Certains migrants de retour ne voyaient aucune perspective réaliste de rembourser leurs dettes sans migrer à nouveau ou sans qu'un membre de leur famille ne migre à nouveau. C'était particulièrement le cas lorsque les dettes étaient énormes. Au Bangladesh, certaines personnes ont également affirmé que les prêteurs étaient plus enclins à investir dans les promesses de migration que dans les espoirs de réintégration.
Pour les migrants de retour comme Sabrina*, originaire du Bangladesh - dont le parcours migratoire a fini par la handicaper physiquement suite à une attaque cérébrale en raison de la tension financière - l'endettement à long terme peut finir par atteindre un point de rupture où il endommage leur santé physique de manière permanente. Le taux de glycémie et la pression artérielle de Sabrina avaient tous deux augmenté. Elle a donc contracté des emprunts pour se faire soigner et s'est retrouvée dans un cercle vicieux d'endettement, dont sa mauvaise santé l'a empêchée de sortir.
Un tel endettement, surtout lorsqu'il est généralisé, prolongé et d'un montant élevé, peut avoir un impact sur le développement socioéconomique global des communautés, puis de la région.

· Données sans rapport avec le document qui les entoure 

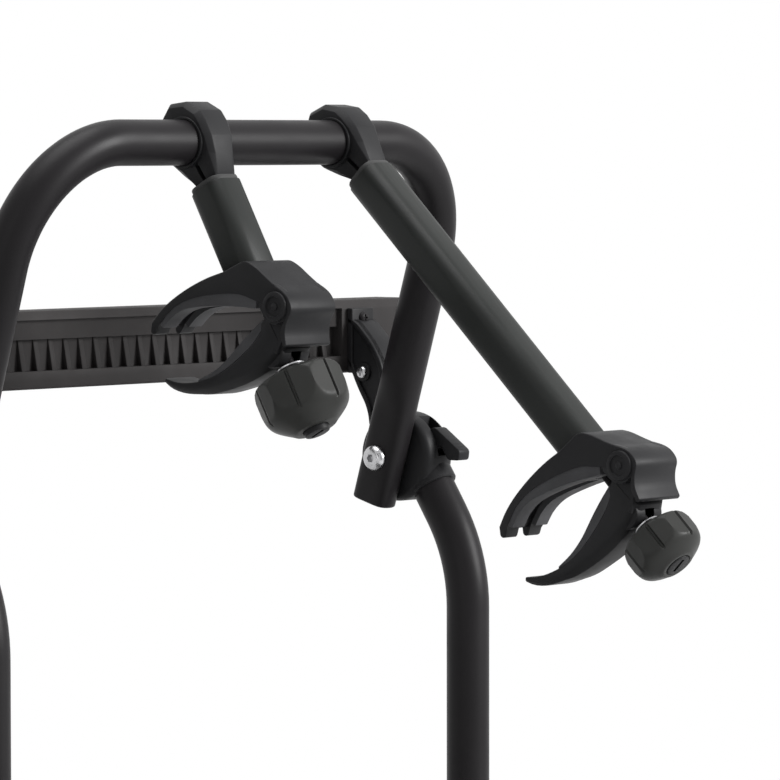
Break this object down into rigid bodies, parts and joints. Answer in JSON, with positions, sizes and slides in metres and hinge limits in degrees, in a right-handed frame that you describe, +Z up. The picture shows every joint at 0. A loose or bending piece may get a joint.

La voie à suivre - recommandations pour les politiques et les programmes
Une réduction des coûts de la migration pourrait conduire à des résultats de réintégration meilleurs et plus durables, associé à une migration légale plus accessible et plus abordable afin d'améliorer les possibilités de migration sûre et digne par le biais de voies de migration de main-d'œuvre, mais aussi en donnant accès à des prêts positifs pour ouvrir des possibilités de moyens de subsistance durables. Les mesures politiques en matière de migration légale, telles que les programmes de travailleurs invités et la mise en œuvre d'accords bilatéraux sur le travail, peuvent réduire la dépendance à l'égard de la dette et formaliser un parcours migratoire plus protégé, ce qui peut conduire à investir dans le retour et la réintégration lorsque les migrants choisissent de rentrer dans leur pays d'origine.
Les programmes concernant l'endettement doivent faire partie de la formation en matière d’accompagnement et de gestion des cas dans tous les programmes de réintégration. Les plans de gestion de la dette peuvent jouer un rôle central en tant qu'accords informels entre le migrant de retour, le ménage et les créanciers pour le remboursement des dettes avec une certaine flexibilité reconnue. Il est important de noter que ces plans peuvent donner aux migrants de retour le temps de se réintégrer dans leur communauté avant de commencer à rembourser leur dette.
Étant donné que les migrants de retour ont du mal à conserver leur logement et à faire face à leur endettement, les programmes doivent également aider les migrants de retour à combler le fossé jusqu'à ce que leur dette soit remboursée. Cela peut se faire par le biais de contrats de location spéciaux, d'allocations de logement ou de médiation entre les propriétaires fonciers. Là encore, la nature de la dette doit orienter l'intervention requise.
Il est important de souligner qu'au-delà de l'accent mis sur les programmes de réintégration, il est nécessaire de reconnaître l'importance de la dette dans le financement de la migration. Un plaidoyer et une sensibilisation ciblés, axés sur l'âge, la source du prêt, les conditions et la phase de migration, peuvent constituer un outil puissant à cet effet. En outre, la sensibilisation à la pratique de l’endettement et la mise à profit des structures de médiation communautaire existantes peuvent garantir que les communautés jouent également un rôle dans la planification permettant la restructuration et l'allègement de la dette grâce à la médiation communautaire.